→ Work to complete
Your answer is a single number: the count of lines that contain the string "object".
== Stored records
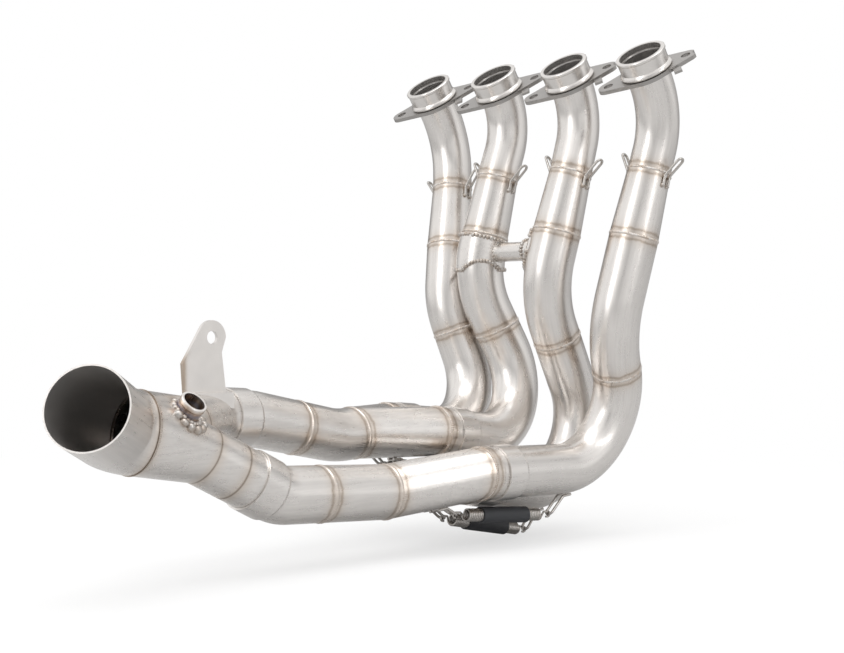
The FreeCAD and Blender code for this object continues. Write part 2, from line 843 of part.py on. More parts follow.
====
== Stored records
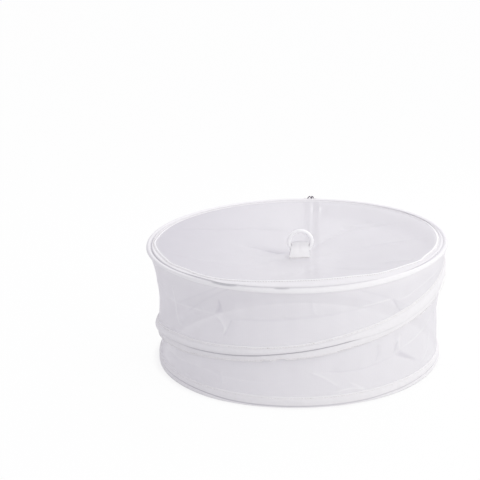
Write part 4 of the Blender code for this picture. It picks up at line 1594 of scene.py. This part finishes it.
====
== Stored records
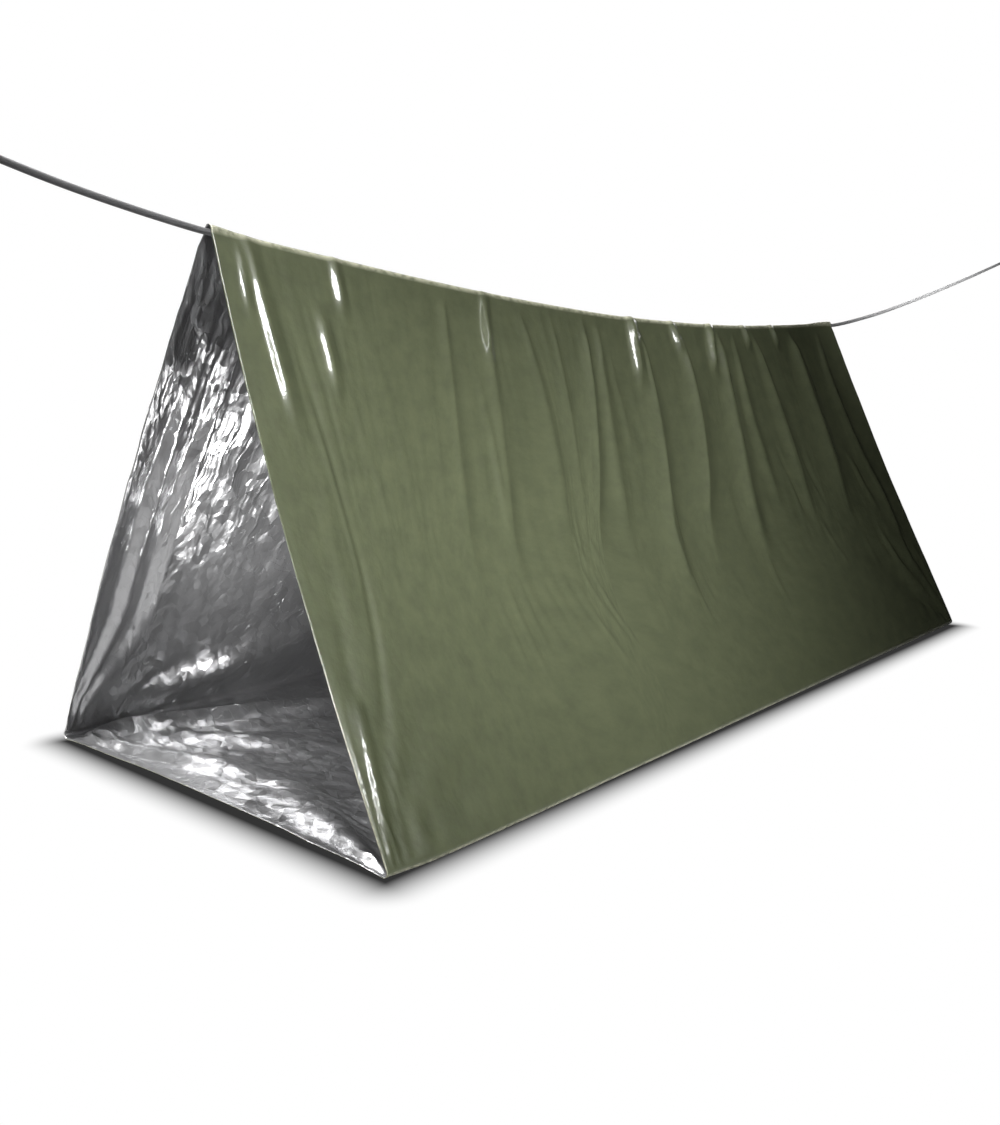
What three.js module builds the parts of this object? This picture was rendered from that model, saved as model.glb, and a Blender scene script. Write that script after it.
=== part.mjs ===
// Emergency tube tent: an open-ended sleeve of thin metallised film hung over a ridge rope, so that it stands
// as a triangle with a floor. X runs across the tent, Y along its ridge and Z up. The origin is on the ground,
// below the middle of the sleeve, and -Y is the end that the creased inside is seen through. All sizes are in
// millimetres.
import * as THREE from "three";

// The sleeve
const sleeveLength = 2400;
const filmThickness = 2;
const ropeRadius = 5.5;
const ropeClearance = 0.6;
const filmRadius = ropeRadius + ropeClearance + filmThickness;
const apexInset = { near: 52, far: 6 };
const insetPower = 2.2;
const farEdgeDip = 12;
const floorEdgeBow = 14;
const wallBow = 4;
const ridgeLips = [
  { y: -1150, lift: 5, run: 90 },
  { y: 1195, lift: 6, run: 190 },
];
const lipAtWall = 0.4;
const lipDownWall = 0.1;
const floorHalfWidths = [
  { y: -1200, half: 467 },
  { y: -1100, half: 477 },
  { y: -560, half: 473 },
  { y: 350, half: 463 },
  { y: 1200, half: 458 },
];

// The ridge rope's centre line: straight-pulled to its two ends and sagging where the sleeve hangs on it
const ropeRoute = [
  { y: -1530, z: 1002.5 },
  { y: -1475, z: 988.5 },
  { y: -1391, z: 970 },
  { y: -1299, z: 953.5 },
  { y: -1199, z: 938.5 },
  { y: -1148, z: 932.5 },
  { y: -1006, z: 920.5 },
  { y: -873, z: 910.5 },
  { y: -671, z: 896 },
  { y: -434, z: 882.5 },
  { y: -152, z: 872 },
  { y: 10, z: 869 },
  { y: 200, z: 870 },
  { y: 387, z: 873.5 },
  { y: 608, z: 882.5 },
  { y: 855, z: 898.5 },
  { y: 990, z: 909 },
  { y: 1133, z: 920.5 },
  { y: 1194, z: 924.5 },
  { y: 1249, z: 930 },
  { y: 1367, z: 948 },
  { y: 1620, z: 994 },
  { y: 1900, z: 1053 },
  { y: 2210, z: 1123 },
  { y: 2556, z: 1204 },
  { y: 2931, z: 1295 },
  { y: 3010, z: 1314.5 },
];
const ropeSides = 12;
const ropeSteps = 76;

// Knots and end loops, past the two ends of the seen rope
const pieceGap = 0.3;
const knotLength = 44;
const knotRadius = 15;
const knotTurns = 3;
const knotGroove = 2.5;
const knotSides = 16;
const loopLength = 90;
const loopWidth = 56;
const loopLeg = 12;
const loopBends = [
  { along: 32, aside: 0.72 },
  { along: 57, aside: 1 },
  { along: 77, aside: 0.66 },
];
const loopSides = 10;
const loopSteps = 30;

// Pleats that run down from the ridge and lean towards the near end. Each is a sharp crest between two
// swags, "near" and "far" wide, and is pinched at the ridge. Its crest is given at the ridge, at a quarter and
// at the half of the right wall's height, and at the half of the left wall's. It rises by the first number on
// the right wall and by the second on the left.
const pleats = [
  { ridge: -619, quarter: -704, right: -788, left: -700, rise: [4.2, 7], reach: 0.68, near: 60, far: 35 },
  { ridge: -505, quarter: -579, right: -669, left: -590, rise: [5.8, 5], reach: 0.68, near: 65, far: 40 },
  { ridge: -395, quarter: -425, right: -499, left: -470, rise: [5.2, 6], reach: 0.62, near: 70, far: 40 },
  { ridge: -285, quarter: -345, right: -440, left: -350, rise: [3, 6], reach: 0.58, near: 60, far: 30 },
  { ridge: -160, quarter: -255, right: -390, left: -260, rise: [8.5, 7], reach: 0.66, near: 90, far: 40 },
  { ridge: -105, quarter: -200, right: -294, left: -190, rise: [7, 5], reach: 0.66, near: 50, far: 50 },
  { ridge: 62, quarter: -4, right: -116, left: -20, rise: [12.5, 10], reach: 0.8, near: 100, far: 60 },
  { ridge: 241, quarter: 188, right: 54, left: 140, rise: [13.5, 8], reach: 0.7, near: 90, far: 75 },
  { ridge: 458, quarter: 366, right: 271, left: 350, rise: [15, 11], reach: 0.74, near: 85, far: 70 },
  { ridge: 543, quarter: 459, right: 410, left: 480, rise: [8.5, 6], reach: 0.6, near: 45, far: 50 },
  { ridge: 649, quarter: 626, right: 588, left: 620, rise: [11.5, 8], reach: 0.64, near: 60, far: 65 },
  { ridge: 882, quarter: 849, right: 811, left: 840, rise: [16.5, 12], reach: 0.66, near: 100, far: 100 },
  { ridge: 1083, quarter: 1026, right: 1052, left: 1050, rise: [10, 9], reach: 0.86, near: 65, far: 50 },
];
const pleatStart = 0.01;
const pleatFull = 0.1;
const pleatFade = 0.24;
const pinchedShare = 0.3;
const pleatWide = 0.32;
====
→ Right answer
2